Есть еще одно место, где можно было бы достать продовольствие. Это Инфанта на тихоокеанском побережье, по ту сторону хребта Сьерра-Мадре. Измученный отряд службы снабжения вновь отправляется в путь, а мы двое суток бесцельно блуждаем между озером Бай и морем, следуя по течению большой реки. Дорога ужасна. Целыми часами пробираемся ползком по утесам, у самого края реки, где есть лишь небольшие расщелины, за которые можно уцепиться кончиком ботинка или ногтями, в то время как тяжелые узлы тянут вниз, в водяную пучину. Часто места, по которым мы ступаем, покрыты липким илом, нанесенным с реки.
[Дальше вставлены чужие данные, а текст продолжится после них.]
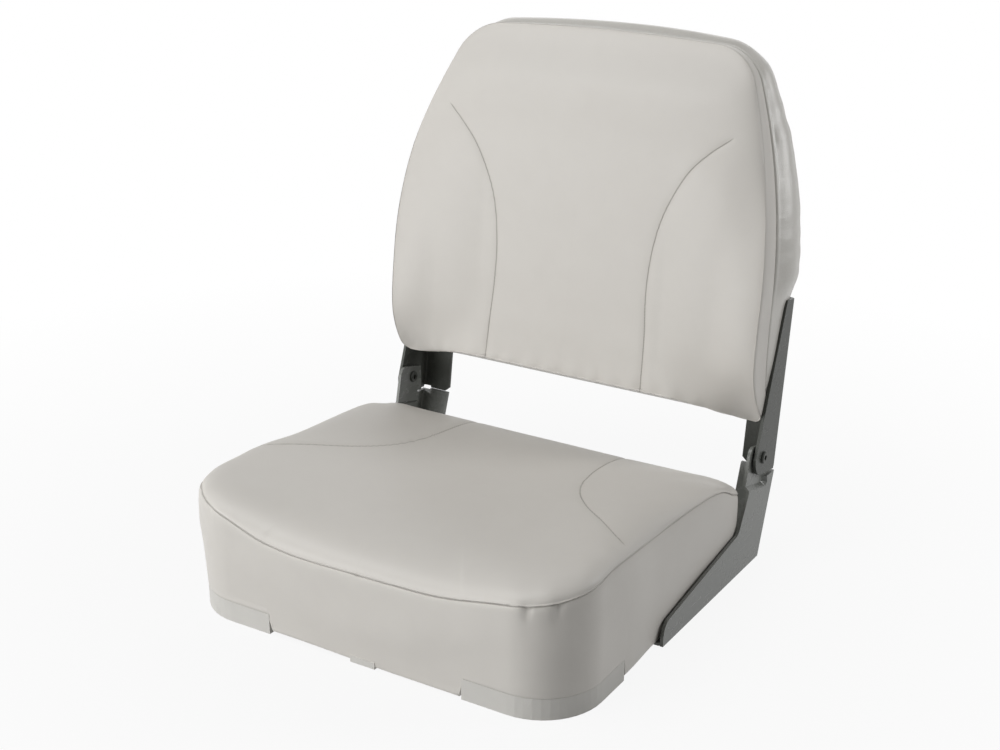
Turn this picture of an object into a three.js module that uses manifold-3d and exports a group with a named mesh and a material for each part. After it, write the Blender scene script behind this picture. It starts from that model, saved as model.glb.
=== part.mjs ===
// Folding boat seat: a padded seat on a ribbed moulded pan, and a padded backrest
// that folds forward on two pressed sheet-metal hinges. Millimetres, +Z up, front
// towards -Y. The origin is the centre of the pan's four threaded inserts, on the
// plane that the seat stands on.
import * as THREE from 'three';
import { mergeVertices } from 'three/addons/utils/BufferGeometryUtils.js';
import Module from 'manifold-3d';

const wasm = await Module();
wasm.setup();

// Clearances and counts shared by all pieces
const seatGap = 0.3;
const overrun = 4;
const jointLap = 0.4;
const roundSides = 16;
const screwSides = 12;
const filletSteps = 4;
const mergeReach = 1e-4;
const cornerRoomShare = 0.49;

// Overall width over the hinge brackets, sheet metal
const overallWidth = 414;
const sheet = 3;
const bendInside = 2;
const bendSteps = 3;
const outerX = overallWidth / 2;
const innerX = outerX - sheet;

// Lower bracket: side flange, foot flange and rear flange bent from one blank
const heelY = 200;
const footLength = 206;
const flangeWidth = 34;
const lowerLean = THREE.MathUtils.degToRad(20.1);
const splitHeight = 82.5;
const toeHeight = 21.5;
const toeSet = 1.5;
const toeRadius = 14;
const kneeSetback = 50;
const kneeDrop = 39;
const kneeRadius = 10;
const neckFrontSetback = 31;
const neckDrop = 6.5;
const neckRadius = 24;
const recessFrontDrop = 1.5;
const recessRearDrop = 12.5;
const recessRearY = 13.5;
const recessRadius = 4;
const recessRamp = 4;
const stripFrontY = 11.5;
const earFrontSetback = 20;
const earTopMargin = 16.3;
const earRearY = 15;
const earRearDrop = 8.5;
const earRadius = 8;
const bendReliefX = 10.5;
const lowerReliefDepth = 1.5;
const upperReliefDepth = 2;
const innerNotch = 6;
const innerNotchHeight = 4.5;

// Upper bracket, in the backrest's own leaning frame: v runs rearward, w upward
const upperLean = THREE.MathUtils.degToRad(8.7);
const splitStep = 1.5;
const upperLength = 169;
const upperTopWidth = 20.6;
const noseSteps = 6;
const pivotForward = 35;
const pivotRise = 17.6;

// Pivot rivet and its bush
const shankRadius = 3.5;
const rivetHeadRadius = 6;
const rivetHeadHeight = 2.2;
const rivetHollowRadius = 2.6;
const rivetHollowDepth = 4;
const bushWall = 1;
const bushFlange = 0.8;
const bushFlangeRadius = 9;

// Seat cushion: plan, seam height and crown
const seatDepth = 339;
const seatSetback = 34;
const frontCorner = 60;
const rearCorner = 14;
const frontSwell = 2.4;
const swellReach = 60;
const seamHeight = 105;
const seamInset = 6;
const hemHeight = 3.3;
const hemWidth = 24;
const coverWall = 2.5;
const seamDip = 1.2;
const seamLip = 1.6;
const boxingTaper = 4;
const crownRise = 7;
const crownFall = 9.5;
const wingRise = 30;
const channelRadius = 1.6;
const channelRise = 0.5;
const channelSides = 5;
const channelSteps = 18;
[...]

Словно в лихорадочном сне идем по этой первозданной местности — глубокие расщелины, голые утесы, где земля оползла, сбросив вниз хаотически нагромоздившиеся друг на друга огромные валуны и большие деревья. Дождь все льет и льет, тучи обволакивают теснину, прижимая нас к утесам. В одном месте, где грунт осел в результате какого-то землетрясения, река разлилась на обширном пространстве, и деревья стоят здесь, в воде, с почерневшими, лишенными листвы ветками. Затопленный участок в чаще лесов! Нас охватывает какое-то пугающее ощущение непостоянства природы.
Проводник из РЕКО 4, присланный, чтобы помочь нам в наших странствованиях, ведет нас вверх к утесу, мимо высокой завесы низвергающегося с него водопада. Там наверху покинутый лагерь, бывший когда-то штаб-квартирой РЕКО, а затем эвакуированный. Пустые бараки в безмолвном лесу. В лесу теперь полно призраков. Мы словно ощущаем их во всех уголках этих бараков — жизнь и смерть витают рядом с нами.
Сюда поступает наконец сообщение, что нашим товарищам удалось достать припасы, а это — жизнь, это — твердая опора.